*OBJECTIVE*: Return only the stretch of the material below that begins with the line containing "Keep writing the" and ends with the line containing "the butt's middle.", exactly; both of those lines belong to it.

*DATA ENTRIES*:
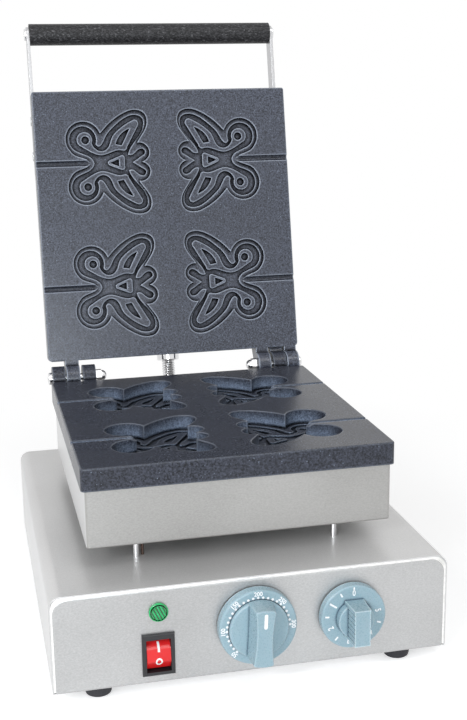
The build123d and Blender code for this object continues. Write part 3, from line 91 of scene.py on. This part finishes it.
...
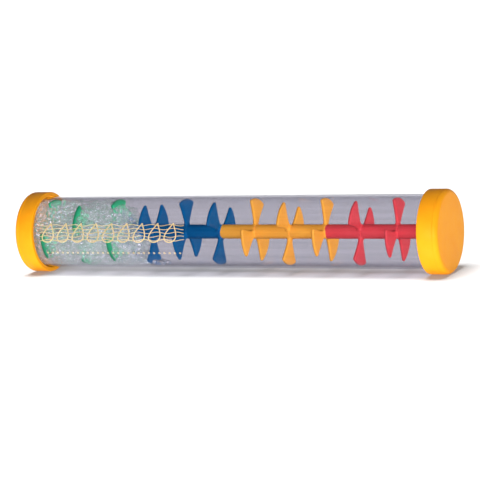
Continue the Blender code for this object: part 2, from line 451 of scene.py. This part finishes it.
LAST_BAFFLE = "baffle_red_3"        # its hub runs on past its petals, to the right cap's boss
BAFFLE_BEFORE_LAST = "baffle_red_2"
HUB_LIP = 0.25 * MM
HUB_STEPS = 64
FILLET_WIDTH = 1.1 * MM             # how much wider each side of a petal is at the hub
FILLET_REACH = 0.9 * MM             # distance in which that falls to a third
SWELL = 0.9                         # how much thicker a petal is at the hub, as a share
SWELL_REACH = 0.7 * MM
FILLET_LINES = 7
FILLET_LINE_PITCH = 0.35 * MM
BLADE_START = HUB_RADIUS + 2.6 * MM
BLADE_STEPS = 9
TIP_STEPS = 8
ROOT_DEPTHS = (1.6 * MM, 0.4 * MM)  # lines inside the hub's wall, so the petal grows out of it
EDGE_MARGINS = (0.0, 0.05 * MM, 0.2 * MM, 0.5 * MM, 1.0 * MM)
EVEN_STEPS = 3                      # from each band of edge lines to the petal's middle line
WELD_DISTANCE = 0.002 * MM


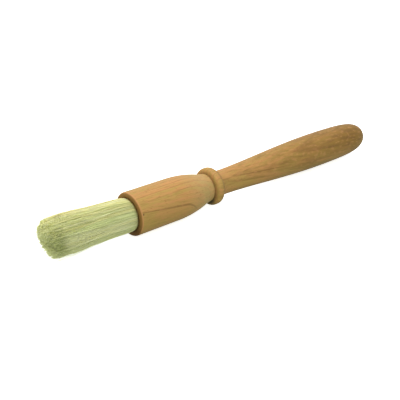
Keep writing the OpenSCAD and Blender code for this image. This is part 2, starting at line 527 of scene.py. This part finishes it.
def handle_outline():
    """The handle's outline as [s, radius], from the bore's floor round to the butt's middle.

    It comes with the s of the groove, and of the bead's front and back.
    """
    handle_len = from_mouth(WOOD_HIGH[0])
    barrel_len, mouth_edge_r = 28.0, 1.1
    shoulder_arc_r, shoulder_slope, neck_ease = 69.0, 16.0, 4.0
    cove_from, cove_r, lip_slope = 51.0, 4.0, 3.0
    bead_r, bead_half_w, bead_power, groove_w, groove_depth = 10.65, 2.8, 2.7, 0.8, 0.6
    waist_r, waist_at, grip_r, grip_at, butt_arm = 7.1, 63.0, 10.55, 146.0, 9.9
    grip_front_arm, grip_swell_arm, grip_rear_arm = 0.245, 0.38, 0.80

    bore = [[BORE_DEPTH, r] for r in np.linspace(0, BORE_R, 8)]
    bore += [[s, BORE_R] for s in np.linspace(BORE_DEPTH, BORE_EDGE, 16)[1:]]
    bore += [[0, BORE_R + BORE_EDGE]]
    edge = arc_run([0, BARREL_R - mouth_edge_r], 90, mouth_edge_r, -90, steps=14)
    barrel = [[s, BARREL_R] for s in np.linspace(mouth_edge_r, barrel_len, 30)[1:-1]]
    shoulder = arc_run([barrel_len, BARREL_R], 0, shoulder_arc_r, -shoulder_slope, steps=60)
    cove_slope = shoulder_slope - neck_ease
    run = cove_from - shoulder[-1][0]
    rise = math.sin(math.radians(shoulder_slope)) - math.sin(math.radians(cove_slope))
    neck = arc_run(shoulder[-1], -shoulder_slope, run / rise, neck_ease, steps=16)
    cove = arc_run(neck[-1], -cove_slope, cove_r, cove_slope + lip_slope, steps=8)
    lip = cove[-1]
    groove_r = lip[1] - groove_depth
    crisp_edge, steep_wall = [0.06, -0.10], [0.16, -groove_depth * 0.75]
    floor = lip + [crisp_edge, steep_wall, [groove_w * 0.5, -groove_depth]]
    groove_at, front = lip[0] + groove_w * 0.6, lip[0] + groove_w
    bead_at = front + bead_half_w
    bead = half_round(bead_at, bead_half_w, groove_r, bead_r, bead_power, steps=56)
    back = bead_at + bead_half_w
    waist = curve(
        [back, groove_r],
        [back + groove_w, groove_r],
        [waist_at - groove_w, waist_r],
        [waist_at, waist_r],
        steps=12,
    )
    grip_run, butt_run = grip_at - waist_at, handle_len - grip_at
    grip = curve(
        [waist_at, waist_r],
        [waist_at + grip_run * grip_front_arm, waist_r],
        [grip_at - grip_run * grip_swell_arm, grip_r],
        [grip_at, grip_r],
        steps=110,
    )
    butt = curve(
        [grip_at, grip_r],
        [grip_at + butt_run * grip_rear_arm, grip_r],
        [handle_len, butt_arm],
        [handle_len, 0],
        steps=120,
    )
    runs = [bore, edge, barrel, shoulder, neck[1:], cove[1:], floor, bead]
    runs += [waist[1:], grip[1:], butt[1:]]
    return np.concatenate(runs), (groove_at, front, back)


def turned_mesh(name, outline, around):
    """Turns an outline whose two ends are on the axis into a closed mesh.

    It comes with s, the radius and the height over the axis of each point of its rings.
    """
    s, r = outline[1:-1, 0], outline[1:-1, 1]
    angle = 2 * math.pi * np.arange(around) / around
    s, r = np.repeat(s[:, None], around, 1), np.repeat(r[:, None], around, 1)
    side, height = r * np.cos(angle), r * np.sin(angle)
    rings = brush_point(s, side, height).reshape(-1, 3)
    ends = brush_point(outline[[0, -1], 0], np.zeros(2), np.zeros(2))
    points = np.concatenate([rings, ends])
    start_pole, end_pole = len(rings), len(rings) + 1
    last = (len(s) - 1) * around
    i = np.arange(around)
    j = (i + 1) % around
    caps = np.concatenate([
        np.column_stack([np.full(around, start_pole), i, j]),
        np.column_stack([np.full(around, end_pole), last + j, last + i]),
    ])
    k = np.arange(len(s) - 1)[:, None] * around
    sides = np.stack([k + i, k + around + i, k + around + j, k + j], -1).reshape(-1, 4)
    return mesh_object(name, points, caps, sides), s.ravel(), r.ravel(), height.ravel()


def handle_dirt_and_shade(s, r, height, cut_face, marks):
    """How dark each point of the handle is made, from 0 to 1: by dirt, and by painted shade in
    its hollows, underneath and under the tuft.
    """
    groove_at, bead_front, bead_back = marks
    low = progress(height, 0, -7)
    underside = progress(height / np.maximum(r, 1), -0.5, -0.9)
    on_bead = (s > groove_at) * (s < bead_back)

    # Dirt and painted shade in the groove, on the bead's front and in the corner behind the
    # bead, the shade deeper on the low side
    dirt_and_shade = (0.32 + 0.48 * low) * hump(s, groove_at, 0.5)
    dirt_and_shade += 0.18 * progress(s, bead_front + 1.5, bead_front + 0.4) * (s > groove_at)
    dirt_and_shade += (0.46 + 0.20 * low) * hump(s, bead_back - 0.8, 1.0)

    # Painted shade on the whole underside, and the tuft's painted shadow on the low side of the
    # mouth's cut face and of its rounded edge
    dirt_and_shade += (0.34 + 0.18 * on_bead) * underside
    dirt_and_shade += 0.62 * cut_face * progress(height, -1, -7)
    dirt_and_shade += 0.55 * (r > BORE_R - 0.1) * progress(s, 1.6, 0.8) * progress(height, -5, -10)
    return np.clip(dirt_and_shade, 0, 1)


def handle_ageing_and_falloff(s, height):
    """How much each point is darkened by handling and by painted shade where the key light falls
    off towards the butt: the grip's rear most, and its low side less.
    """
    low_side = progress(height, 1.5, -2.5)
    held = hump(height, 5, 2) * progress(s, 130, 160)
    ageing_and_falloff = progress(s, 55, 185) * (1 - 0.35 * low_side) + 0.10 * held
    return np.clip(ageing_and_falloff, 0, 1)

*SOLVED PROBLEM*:
Keep writing the OpenSCAD and Blender code for this image. This is part 2, starting at line 527 of scene.py. This part finishes it.
def handle_outline():
    """The handle's outline as [s, radius], from the bore's floor round to the butt's middle.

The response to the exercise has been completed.